Yotam Ottolenghi, the chef, cookbook author and New York Times food columnist,credits Ms. Roden with laying the foundation for chefs like him.

“‘A Book of Middle Eastern Food’ has been around for so long it feels like prehistory,” he said, adding, “it was really revelatory for its time.”

Although it’s hard to imagine, in the midst of Britain’s current love affair with Middle Eastern flavors, that the cuisine was considered outlandish and unappealing in the 1960s. Ms. Roden’s book was all but ignored when it came out, on the heels of the 1967 Arab-Israeli War, in which Britain supported Israel.

“At that moment, no one was interested in the food of the enemy culture,” said Ms. Roden, who identifies as a Sephardi/Mizrahi Jew (Mizrahi is the Israeli term for Jews from the Middle East and North Africa). “When the book came out, people would always ask me if all the recipes were for testicles and eyeballs.”

Over the course of her 50-year career, Ms. Roden, 85, has helped revolutionize the way the British cook and eat. She taught them how to blend cucumbers with yogurt and garlic into a creamy salad, how to simmer lentils with cumin to make a warming soup, and how to fold phyllo stuffed with cheese and herbs into flaky bite-size pastries.

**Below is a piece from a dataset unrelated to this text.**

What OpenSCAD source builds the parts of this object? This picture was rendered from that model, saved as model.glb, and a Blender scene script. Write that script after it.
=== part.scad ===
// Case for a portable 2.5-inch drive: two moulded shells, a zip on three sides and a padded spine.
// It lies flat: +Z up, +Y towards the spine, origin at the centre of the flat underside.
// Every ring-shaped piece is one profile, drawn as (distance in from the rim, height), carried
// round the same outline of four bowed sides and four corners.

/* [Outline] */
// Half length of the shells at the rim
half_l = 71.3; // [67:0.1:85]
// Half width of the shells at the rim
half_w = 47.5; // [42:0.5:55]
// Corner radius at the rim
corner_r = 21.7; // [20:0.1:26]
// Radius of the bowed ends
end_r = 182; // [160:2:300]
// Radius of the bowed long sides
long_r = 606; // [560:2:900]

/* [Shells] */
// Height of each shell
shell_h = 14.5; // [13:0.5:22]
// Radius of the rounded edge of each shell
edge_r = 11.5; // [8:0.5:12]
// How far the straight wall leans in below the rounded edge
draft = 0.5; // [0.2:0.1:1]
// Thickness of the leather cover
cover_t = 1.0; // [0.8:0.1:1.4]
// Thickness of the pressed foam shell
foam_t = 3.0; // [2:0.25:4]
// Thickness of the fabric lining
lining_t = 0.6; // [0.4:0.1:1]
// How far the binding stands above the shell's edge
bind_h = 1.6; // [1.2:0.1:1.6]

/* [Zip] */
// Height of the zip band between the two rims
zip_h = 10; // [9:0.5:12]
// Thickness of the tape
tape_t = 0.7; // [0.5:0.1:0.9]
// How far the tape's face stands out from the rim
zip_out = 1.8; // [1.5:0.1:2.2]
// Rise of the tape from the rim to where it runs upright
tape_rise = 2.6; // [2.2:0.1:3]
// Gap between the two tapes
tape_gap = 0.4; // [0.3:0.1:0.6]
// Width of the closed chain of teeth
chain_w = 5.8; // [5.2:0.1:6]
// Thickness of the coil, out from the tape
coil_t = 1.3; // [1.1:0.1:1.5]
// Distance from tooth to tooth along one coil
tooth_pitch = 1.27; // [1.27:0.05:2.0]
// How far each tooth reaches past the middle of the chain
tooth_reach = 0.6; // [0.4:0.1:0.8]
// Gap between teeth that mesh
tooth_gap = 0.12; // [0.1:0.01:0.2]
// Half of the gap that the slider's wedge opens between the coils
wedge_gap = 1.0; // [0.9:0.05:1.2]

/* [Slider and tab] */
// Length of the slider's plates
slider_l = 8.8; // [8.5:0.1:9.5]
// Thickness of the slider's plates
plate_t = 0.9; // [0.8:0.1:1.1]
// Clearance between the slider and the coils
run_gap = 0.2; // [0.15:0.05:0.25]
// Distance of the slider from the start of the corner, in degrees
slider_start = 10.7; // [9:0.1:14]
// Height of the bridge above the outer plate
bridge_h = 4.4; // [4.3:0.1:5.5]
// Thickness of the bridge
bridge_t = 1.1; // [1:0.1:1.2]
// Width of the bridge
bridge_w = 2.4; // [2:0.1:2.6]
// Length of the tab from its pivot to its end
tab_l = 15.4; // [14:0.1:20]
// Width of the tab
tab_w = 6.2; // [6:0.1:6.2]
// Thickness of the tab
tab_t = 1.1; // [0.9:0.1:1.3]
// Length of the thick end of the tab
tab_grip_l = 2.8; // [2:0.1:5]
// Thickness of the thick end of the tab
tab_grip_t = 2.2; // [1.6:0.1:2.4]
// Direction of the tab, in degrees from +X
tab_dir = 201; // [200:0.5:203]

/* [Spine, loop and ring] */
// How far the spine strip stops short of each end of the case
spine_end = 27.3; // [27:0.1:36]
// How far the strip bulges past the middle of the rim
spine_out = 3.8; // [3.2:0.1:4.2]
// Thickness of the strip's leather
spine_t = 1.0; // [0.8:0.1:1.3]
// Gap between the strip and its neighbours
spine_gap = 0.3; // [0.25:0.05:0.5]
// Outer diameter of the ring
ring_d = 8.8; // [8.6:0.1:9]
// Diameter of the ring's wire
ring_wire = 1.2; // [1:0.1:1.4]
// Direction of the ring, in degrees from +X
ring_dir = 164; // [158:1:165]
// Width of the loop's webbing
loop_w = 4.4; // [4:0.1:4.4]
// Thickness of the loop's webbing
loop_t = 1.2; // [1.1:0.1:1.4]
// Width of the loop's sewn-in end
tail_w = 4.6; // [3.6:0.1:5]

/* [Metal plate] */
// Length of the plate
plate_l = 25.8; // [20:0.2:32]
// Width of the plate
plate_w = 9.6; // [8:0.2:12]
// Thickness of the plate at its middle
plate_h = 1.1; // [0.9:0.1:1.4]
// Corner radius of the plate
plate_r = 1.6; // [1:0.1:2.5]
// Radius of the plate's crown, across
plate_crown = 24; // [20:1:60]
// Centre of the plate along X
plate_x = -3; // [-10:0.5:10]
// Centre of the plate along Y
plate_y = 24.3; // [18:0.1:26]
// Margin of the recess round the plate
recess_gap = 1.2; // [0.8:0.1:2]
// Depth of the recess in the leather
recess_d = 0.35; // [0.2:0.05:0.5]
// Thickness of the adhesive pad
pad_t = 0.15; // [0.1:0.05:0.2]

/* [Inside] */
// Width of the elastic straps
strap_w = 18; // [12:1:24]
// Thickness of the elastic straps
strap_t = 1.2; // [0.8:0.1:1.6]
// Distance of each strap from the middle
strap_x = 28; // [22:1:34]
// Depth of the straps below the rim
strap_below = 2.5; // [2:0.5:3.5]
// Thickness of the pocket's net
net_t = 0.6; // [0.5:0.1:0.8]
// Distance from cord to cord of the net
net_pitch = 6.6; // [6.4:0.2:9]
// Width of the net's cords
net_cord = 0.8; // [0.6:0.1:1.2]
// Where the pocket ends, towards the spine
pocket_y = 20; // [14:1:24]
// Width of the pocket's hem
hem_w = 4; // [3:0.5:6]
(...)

As if that wasn’t legacy enough, she also helped shift the way writing about cuisine, particularly by women, was perceived. Paul Levy, chairman emeritus of the Oxford Symposium on Food and Cookery, of which Ms. Roden was a founding member, said her scholarship on food was part of a growing cultural trend. Along with culinary writers like Elizabeth David, Jane Grigson and Sri Owen and even Julia Child, he said, she deepened the conversation around food to address questions of culture, context, history and identity. Her dozen cookbooks, particularly “The Book of Jewish Food,” produced a genre of works that is at once literary and deeply researched while still being, at heart, practical manuals on how to make delicious meals.